If the system will find several partially similar cases with different decision rules, it is possible to assign the weights by the experts expressing their suitability. This part of the concept will be an objective of further research.

  • If the cases differ in multiple parameters:

    1. 1.

      We identify a list of different parameters.

Formal scenario:

New case::

IF parameter1 = X AND parameter2 = Y AND parameter3 = Z

THEN target value = 1

Decision rule::

IF parameter1 <A, B> AND parameter2 <C, D> AND parameter3 <E, F>

THEN target value=1

Comparison::

X ∈ <A, B> AND (Y < C OR Y > D) AND (Z < E OR F > D)
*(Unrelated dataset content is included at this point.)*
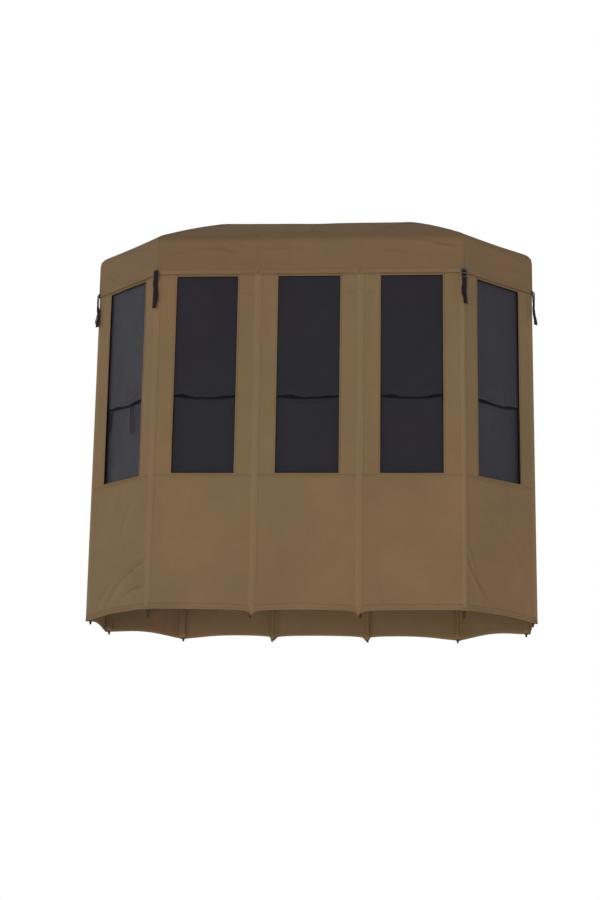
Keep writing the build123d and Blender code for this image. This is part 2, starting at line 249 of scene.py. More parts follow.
def grid(name, columns, rows, place, material, hole=None, thick=CLOTH, offset=-1.0):
    """A sheet of quads: place(u, v) gives each point, hole(u, v) says which cells are cut out."""
    made = bmesh.new()
    uv = made.loops.layers.uv.new("UVMap")
    verts = [[made.verts.new(place(u, v)) for u in columns] for v in rows]
    for j in range(len(rows) - 1):
        for i in range(len(columns) - 1):
            middle = (columns[i] + columns[i + 1]) / 2, (rows[j] + rows[j + 1]) / 2
            if hole and hole(*middle):
                continue
            corners = ((i, j), (i + 1, j), (i + 1, j + 1), (i, j + 1))
            face = made.faces.new([verts[b][a] for a, b in corners])
            for loop, (a, b) in zip(face.loops, corners):
                loop[uv].uv = (columns[a], rows[b])
    loose = [v for v in made.verts if not v.link_faces]
    bmesh.ops.delete(made, geom=loose, context="VERTS")
    bmesh.ops.remove_doubles(made, verts=made.verts, dist=1e-5)
    obj = finish_mesh(name, made, material)
    if thick:
        thicken(obj, thick, offset)
    return obj


def remap(piece, change):
    """Moves a piece's map: change(u, v) gives the new place, in metres."""
    for loop in piece.data.uv_layers["UVMap"].data:
        loop.uv = change(*loop.uv)


def swap_uv(piece, middle):
    """Turns a band's map so that u runs across it from its middle and v along it."""
    remap(piece, lambda u, v: (v - middle, u))


def crumple(piece):
    """Gives the piece its own copy of its mesh."""
    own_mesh(piece)


def fasten(piece, body, wall=None):
    """The piece rides on a body, and a piece of a wall gets its own copy of its mesh."""
    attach(piece, body)
    if wall:
        crumple(piece)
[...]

These cases are different in parameter2 and parameter3.

  1. 2.

    For each of these parameters, we calculate a difference with existing cases with suitable similarity metric. Next, the expert will help us to allocate weights by importance for particular differences.

  2. 3.

    The parameters with high weights will be adapted to the most similar case, and the target class will be determined (REUSE-REVISE-RETAIN).

Specific scenario:

New case::

IF LDL = 1.8 AND HDL = 4.6 AND BMI = 34 THEN MCI = 1

Decision rule::

IF LDL ∈ <1.5, 3.1> AND HDL ∈ <3.1, 4.5> AND BMI ∈ <25.1,

29.3> THEN MCI = 1

Adapted rule 1::

IF LDL ∈ <1.5, 3.1> AND HDL ∈ <3.1, 4.6> AND BMI ∈ <25.1,

34> THEN MCI = 1

etc.

3 Conclusion

The CBR methodology has attracted significant attention because the basic idea of reusing experience to solve previous problems looks very attractive. It can use specific knowledge about past problematic situations solving. The number of medical systems using the full CBR cycle (retrieve, adaptation, retain) is still very low. The most critical issue is the successful adaptation step. We propose a new concept to solve this issue. We found the inspiration in the research of professor Holzinger research group called interactive machine learning (iML) with a human-in-the-loop. This approach leads to algorithms that can interact with both computational agents and human agents and can optimize their learning behavior through these interactions [26, 27].

For this purpose, we use a combination of data analysis methods and CBR extending by communication with an expert, which helps us determine the importance of the parameters, their settings and the determination of the suitable adaptation.

In future work, we will focus on experimentally testing and verification of the proposed approach on the available medical data samples.